Terri crossed a line that should not be crossed in a relationship. She committed the most common and widely acceptable boundary violation in relationships today. But before I explain what Terri did, and how she could have made a minor modification to explain herself differently, I want to briefly define “boundary violations”.
A boundary is a line that marks territory. A boundary line in a relationship is a place within which a person can act and believe without interference from the other person in the relationship. An example of a boundary line would be emotions. We are all allowed to feel whatever we want without having to justify what we are feeling. I am allowed to feel angry and no one has the right to cross that boundary and tell me what to feel. I feel what I feel. A boundary violation happens when someone crosses a legitimate boundary and violates the spirit of it. In the above example, a boundary violation happens when a husband tells his wife to stop being so scared of financial problems. If she is afraid, she is allowed to be afraid.
One more thing to mention regarding boundaries. Every boundary has what I call a “Boundary Responsibility.” Once again, with our example of emotions, there is an inherent responsibility with emotions. Though we are allowed to feel whatever we want, as soon as we start to act upon those emotions, we are now responsible for our actions. No one is allowed to hit another person just because they’re angry…unless they’re a hockey player or a character on a Daytime Drama.

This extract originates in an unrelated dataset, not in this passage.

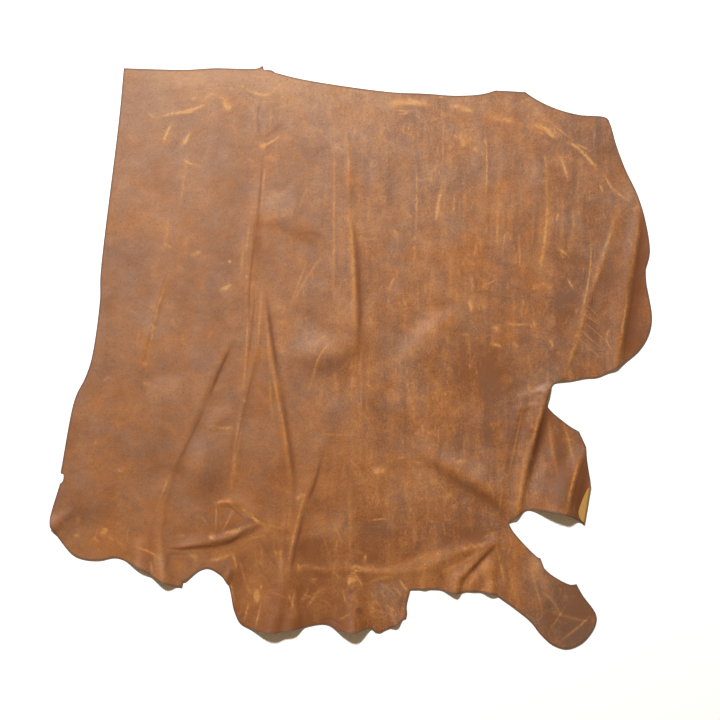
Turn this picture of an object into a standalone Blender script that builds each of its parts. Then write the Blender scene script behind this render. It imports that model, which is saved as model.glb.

Therefore these are the terms I want the reader to keep in mind:
· Boundary – a line within which a person is allowed to act freely
· Boundary Violation – an act to disallow a legitimate boundary
· Boundary Responsibility – a responsibility that limits how we may act when we carry our boundary freedom outside the boundary.
Are you sick of the word boundary yet? I am.
I have seen three boundaries that people in relationships violate consistently. In the next two blog entries, I will go over the other two. The example I used to begin this entry is a classic one. The Happiness Boundary is most often violated by the person with the boundary, not by other people. Here is what the violation looks like. It is a demand that another person do something or become something or we won’t be happy. We imply that our happiness depends somehow on them. There is a variation of this where our partner assumes that our happiness depends upon them. If we are not happy, they become miserable and feel like a failure. That is a Boundary Violation to be sure, but different than what Terri did.
Terri told Brent that she would be happy if he stopped playing golf. But is that comment legitimate in a healthy relationship? Can she guarantee her own happiness if Brent does this one thing? Does she have the right to tether her choice to be happy to his choice to give up golf?
Happiness is a choice and an attitude. If we are consistently unhappy, there are many choices and attitudes involved. That is a long and important discussion, but I will leave it for another time. Ultimately, no one can make me happy. I can choose the things that make me happy and, for the most part, the things that make me miserable. By telling Brent that her happiness hinged on his action, she had gone past the reasonable expression of her boundary and her freedom. Is there a way she could express what she was feeling a different way that didn’t violate her own boundary line?
There are a few things she could have done differently. First, she could have owned her own unhappiness. It would have been legitimate for her to talk about her frustration that Brent gets to play golf while she is stuck at home watching the baby. Or perhaps she can let him know that she would like to go out to the driving range and have him sit with their daughter. Or perhaps she could just describe some of her feelings of unhappiness and frustration and ask if he understands what she is trying to say. Once Brent understands what she is experiencing, then he can make decisions to either act differently, keep acting the same, or propose another plan of action.
Someone will ask how my suggestions are different than what she said. Each of the statements in the last paragraph accomplish one goal: To explain to Brent what Terri is going through in her new role as mother. The goal of this is to bring them closer together in caring and understanding. But in the statement she actually made to Brent, Terri did not make understanding the goal. She set his change of behavior as her objective. If he would change, she would be happy. As I have already explained, this is a Boundary Violation and is not a healthy relationship practice.
Brent did understand she was telling him to stop playing golf. But he didn’t know why she would demand this of him. In this particular case, Brent (all the names have been changed by the way) already acted too much to try and please Terri and with her golf demand he finally gave in to major resentment. This one little conversation resulted in months of the two of them pulling further and further away from each other. Added to their already heavy load as new parents, this lack of intimacy drove a wedge into their marriage commitment. I do not have permission to tell you the end result of all this, but it was not a healthy outcome.
As Brent and Terri eventually worked through the issues leading up to their year of failure and marital strife, they began to learn about boundaries and how they often are violated. Just correcting the violations related to the Happiness Boundary eliminated so much of the resentment they carried toward each other.
This boundary violation can happen in any sort of relationship: friendships, parent/child, dating, etc. No one can make us happy. And no one has the right to imply or state that something another person will do has the power to make us happy. Those are all out of bounds.